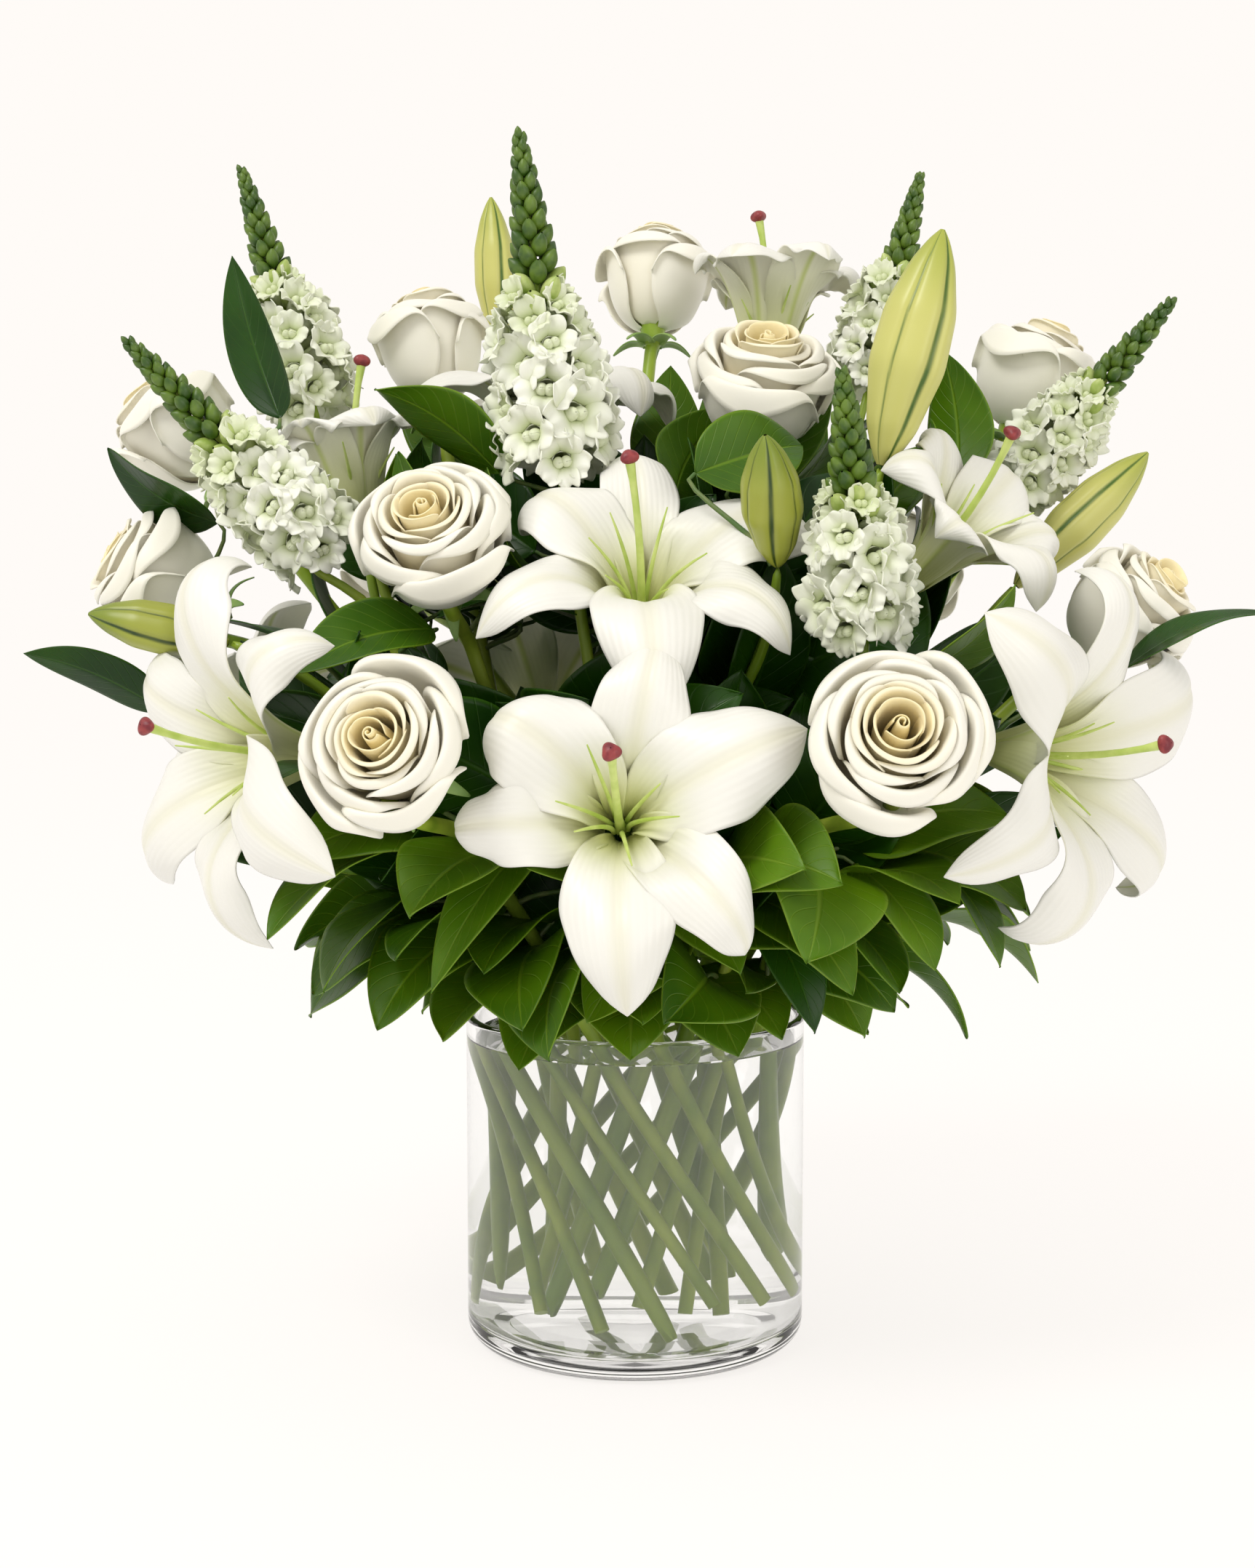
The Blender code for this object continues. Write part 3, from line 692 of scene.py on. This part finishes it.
golden_turn = 2.39996
rose_petals = 20
for number, node in enumerate(rose_nodes):
    foot_of_head, axis, radius = rose_heads[node]
    height = rose_height
    chance = np.random.default_rng(100 + number)
    at = facing(foot_of_head, axis, chance.uniform(0, 6))
    petals = [rose_core(radius, height)]
    for k in range(rose_petals):
        q = ((k + 0.3) / (rose_petals - 0.7)) ** 1.05
        turn_at = k * golden_turn + chance.uniform(-0.2, 0.2)
        petals.append(rose_petal(q, turn_at, radius, height, chance))
    grids = [placed(grid, at) for grid, marks in petals]
    marks = [marks for grid, marks in petals]
    head = sheets(f"{node}_petals", grids, [rose_flesh], 0.0005, 1, marks)
    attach(head, "root")
    leaves = [placed(sepal(k * 1.2566 + 0.3, radius, height), at) for k in range(5)]
    calyx = sheets(f"{node}_sepals", leaves, [sepal_green], 0.0006)
    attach(calyx, "root")


# A lily bud is the same six tepals still shut: a plump three-sided spindle with a groove between
# neighbours. It is yellow-green, greener along each groove and towards the foot.
def bud_flesh(name, body, groove, tip):
    """Waxy flesh, with a darker green along the grooves and a fresher one at the tip."""
    made, tree, shader = principled(name, body, 0.36, Subsurface_Radius=(1.0, 0.9, 0.4), **soft_flesh)
    across, along = marked(tree)
    uneven = ramp(tree, grained(tree, shader, 60, 0.25, 0.0006), 0.3, 0.55, 0.8, 1, "LINEAR")
    stripe = worked(tree, "MULTIPLY", ramp(tree, across, 0.45, 0.95), uneven)
    tipped = mixed(tree, ramp(tree, along, 0.55, 1.0), (*body, 1), (*tip, 1))
    tree.links.new(mixed(tree, stripe, tipped, (*groove, 1)), shader.inputs["Base Color"])
    return made


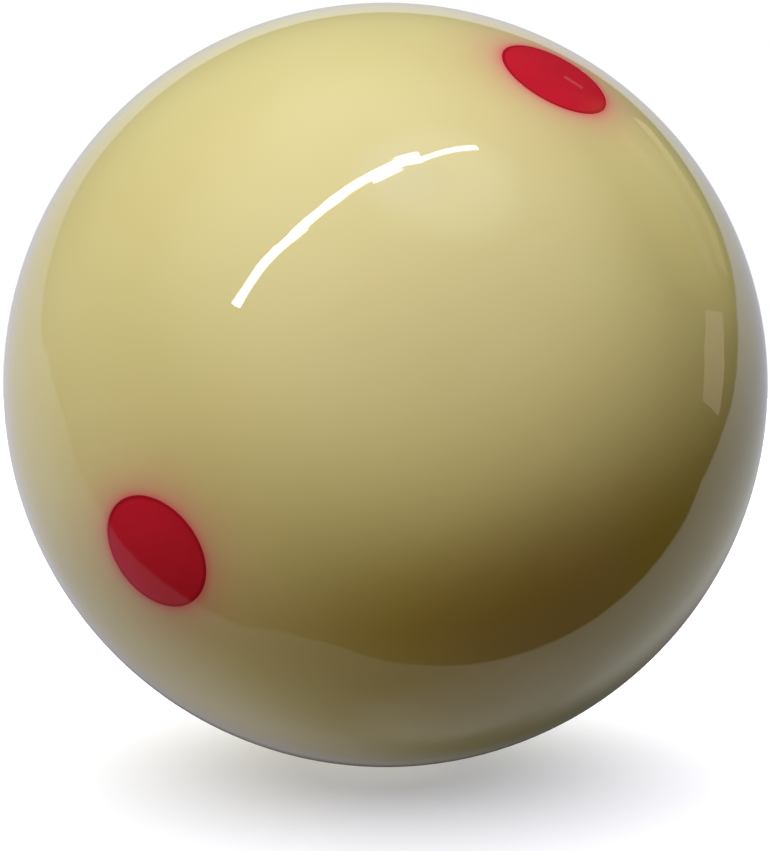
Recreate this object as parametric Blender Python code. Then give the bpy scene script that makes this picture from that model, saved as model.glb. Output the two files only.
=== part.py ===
"""A six-spot pool cue ball, modelled the way it is made.

A solid cream ball has six blind bores, drilled on three axes at right angles to each
other. A red plug fills each bore, and its outer face is domed flush with the ball.

Metres, +Z up. The origin is the ball's centre, so the ball rests on z = -BALL_RADIUS.
The spots are named for where they lie when the ball rests as it does here.
"""

import math

import bmesh
import bpy

# The ball.
BALL_DIAMETER = 0.05715
BALL_RADIUS = BALL_DIAMETER / 2
BALL_SEGMENTS = 72
BALL_RINGS = 36

# How the ball has rolled: the turn from the row's axes to the axes through the spots.
RESTING_TURN = (math.radians(27.1), math.radians(36.9), math.radians(-15.5))

# The spot plugs, which are turned from rod and finished with the ball.
PLUG_DIAMETER = 0.00765
PLUG_RADIUS = PLUG_DIAMETER / 2
PLUG_DEPTH = 0.005
PLUG_SEGMENTS = 40
DOME_RINGS = 4
DRILL_POINT_ANGLE = math.radians(118)

# The room between a plug and its bore, on the wall and under the point.
FIT_GAP = 0.0003
# How far a cutter stands out of the ball, so that it opens the bore's mouth.
CUTTER_PROUD = 0.001

# Each spot's turn from the spot axes' +Z to its own direction.
QUARTER_TURN = math.radians(90)
SPOT_TURNS = {
    "top": (0, 0, 0),
    "bottom": (2 * QUARTER_TURN, 0, 0),
    "front": (QUARTER_TURN, 0, 0),
    "back": (-QUARTER_TURN, 0, 0),
    "right": (0, QUARTER_TURN, 0),
    "left": (0, -QUARTER_TURN, 0),
}

# Colours and finishes of the cast phenolic resin.
CREAM = (0.72, 0.64, 0.36, 1)
RED = (0.57, 0.01, 0.03, 1)
POLISHED_ROUGHNESS = 0.06
RESIN_IOR = 1.6


def clear_scene():
    """Remove every object that the file starts with."""
    for thing in list(bpy.data.objects):
        bpy.data.objects.remove(thing, do_unlink=True)


def resin(name, colour):
    """Polished phenolic resin of one colour."""
    material = bpy.data.materials.new(name)
    material.use_nodes = True
    shader = material.node_tree.nodes["Principled BSDF"]
    shader.inputs["Base Color"].default_value = colour
    shader.inputs["Metallic"].default_value = 0
    shader.inputs["Roughness"].default_value = POLISHED_ROUGHNESS
    shader.inputs["IOR"].default_value = RESIN_IOR
    material.diffuse_color = colour
    return material


def add_object(name, mesh):
    """Put a mesh into the scene as a named object."""
    thing = bpy.data.objects.new(name, mesh)
    bpy.context.scene.collection.objects.link(thing)
    return thing


def add_spot_axes():
    """An empty whose local axes run through the six spots."""
    axes = bpy.data.objects.new("spot_axes", None)
    axes.rotation_euler = RESTING_TURN
    bpy.context.scene.collection.objects.link(axes)
    return axes


def shoulder_height(depth):
    """The height above the ball's centre at which a bore's wall ends."""
    return BALL_RADIUS - depth


def point_height(radius, depth):
    """The height of the drill point under a shoulder of this radius."""
    return shoulder_height(depth) - radius / math.tan(DRILL_POINT_ANGLE / 2)


def plug_profile():
    """Half the plug's section, as (radius, height) from the dome's crown to the point."""
    rim_angle = math.asin(PLUG_RADIUS / BALL_RADIUS)
    profile = []
    for ring in range(DOME_RINGS + 1):
        angle = rim_angle * ring / DOME_RINGS
        profile.append((BALL_RADIUS * math.sin(angle), BALL_RADIUS * math.cos(angle)))
    profile.append((PLUG_RADIUS, shoulder_height(PLUG_DEPTH)))
    profile.append((0, point_height(PLUG_RADIUS, PLUG_DEPTH)))
    return profile


def cutter_profile():
    """Half the drill cutter's section: a plug's, with the fitting gap all round."""
    radius = PLUG_RADIUS + FIT_GAP
    depth = PLUG_DEPTH + FIT_GAP
    top = BALL_RADIUS + CUTTER_PROUD
    return [
        (0, top),
        (radius, top),
        (radius, shoulder_height(depth)),
        (0, point_height(radius, depth)),
    ]


def turned_mesh(name, profile):
    """Turn a profile about Z into a closed mesh. Its first and last points lie on Z."""
    shape = bmesh.new()
    points = [shape.verts.new((radius, 0, height)) for radius, height in profile]
    edges = [shape.edges.new(pair) for pair in zip(points, points[1:])]
    bmesh.ops.spin(
        shape,
        geom=points + edges,
        cent=(0, 0, 0),
        axis=(0, 0, 1),
        angle=2 * math.pi,
        steps=PLUG_SEGMENTS,
        use_merge=True,
    )
    bmesh.ops.remove_doubles(shape, verts=shape.verts, dist=1e-7)
    bmesh.ops.recalc_face_normals(shape, faces=shape.faces)
    mesh = bpy.data.meshes.new(name)
    shape.to_mesh(mesh)
    shape.free()
    return mesh


def smooth(mesh):
    """Shade round faces smooth and keep the edges between wall, dome and point sharp."""
    mesh.shade_smooth()
    mesh.set_sharp_from_angle(angle=math.radians(30))


def add_spot_plug(place, axes):
    """One red plug, in its bore with its dome flush with the ball."""
    name = "spot_plug_" + place
    mesh = turned_mesh(name, plug_profile())
    smooth(mesh)
    mesh.materials.append(resin(name + "_red", RED))
    plug = add_object(name, mesh)
    plug.parent = axes
    plug.rotation_euler = SPOT_TURNS[place]
    return plug


def add_drill_cutter(place, axes):
    """The shape that a drill removes for one plug."""
    name = "drill_" + place
    cutter = add_object(name, turned_mesh(name, cutter_profile()))
    cutter.parent = axes
    cutter.rotation_euler = SPOT_TURNS[place]
    cutter.hide_render = True
    cutter.display_type = "WIRE"
    return cutter


def add_ball_body(axes):
    """The cream ball, with a blind bore for each spot plug."""
    shape = bmesh.new()
    bmesh.ops.create_uvsphere(
        shape,
        u_segments=BALL_SEGMENTS,
        v_segments=BALL_RINGS,
        radius=BALL_RADIUS,
    )
    mesh = bpy.data.meshes.new("ball_body")
    shape.to_mesh(mesh)
    shape.free()
    smooth(mesh)
    mesh.materials.append(resin("ball_body_cream", CREAM))
    body = add_object("ball_body", mesh)
    for place in SPOT_TURNS:
        bore = body.modifiers.new("bore_" + place, "BOOLEAN")
        bore.operation = "DIFFERENCE"
        bore.solver = "EXACT"
        bore.object = add_drill_cutter(place, axes)
    return body


def main():
    """Build the ball and its six plugs."""
    clear_scene()
    axes = add_spot_axes()
    add_ball_body(axes)
    for place in SPOT_TURNS:
        add_spot_plug(place, axes)


main()
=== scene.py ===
"""The looks of the six-spot cue ball: a polished cream ball with six red plugs."""

import math

import bmesh
import bpy
from mathutils import Matrix, Vector


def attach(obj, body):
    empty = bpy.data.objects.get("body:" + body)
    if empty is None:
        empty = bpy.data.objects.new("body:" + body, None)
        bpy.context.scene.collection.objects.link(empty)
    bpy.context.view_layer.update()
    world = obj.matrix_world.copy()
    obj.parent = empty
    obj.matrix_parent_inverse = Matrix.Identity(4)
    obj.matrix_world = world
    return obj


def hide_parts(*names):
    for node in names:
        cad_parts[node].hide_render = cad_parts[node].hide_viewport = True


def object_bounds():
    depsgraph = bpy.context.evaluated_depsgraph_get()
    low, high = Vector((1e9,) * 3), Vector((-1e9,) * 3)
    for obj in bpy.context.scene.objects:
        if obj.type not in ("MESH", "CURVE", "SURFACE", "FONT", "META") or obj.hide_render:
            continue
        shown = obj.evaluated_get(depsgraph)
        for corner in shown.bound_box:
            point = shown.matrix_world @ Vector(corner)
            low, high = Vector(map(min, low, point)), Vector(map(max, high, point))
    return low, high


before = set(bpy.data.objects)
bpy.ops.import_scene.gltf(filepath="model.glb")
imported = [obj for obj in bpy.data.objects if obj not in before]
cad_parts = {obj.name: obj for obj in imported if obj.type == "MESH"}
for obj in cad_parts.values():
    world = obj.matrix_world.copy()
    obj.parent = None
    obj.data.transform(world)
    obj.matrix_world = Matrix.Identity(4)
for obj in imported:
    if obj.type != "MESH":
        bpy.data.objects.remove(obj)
CAD_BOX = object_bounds()

MM = 0.001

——

Copy out only the lines above from the one with "return body" to the one with "cad_parts[node].hide_render = cad_parts[node].hide_viewport", inclusive, exactly as they stand.

    return body


def main():
    """Build the ball and its six plugs."""
    clear_scene()
    axes = add_spot_axes()
    add_ball_body(axes)
    for place in SPOT_TURNS:
        add_spot_plug(place, axes)


main()
=== scene.py ===
"""The looks of the six-spot cue ball: a polished cream ball with six red plugs."""

import math

import bmesh
import bpy
from mathutils import Matrix, Vector


def attach(obj, body):
    empty = bpy.data.objects.get("body:" + body)
    if empty is None:
        empty = bpy.data.objects.new("body:" + body, None)
        bpy.context.scene.collection.objects.link(empty)
    bpy.context.view_layer.update()
    world = obj.matrix_world.copy()
    obj.parent = empty
    obj.matrix_parent_inverse = Matrix.Identity(4)
    obj.matrix_world = world
    return obj


def hide_parts(*names):
    for node in names:
        cad_parts[node].hide_render = cad_parts[node].hide_viewport = True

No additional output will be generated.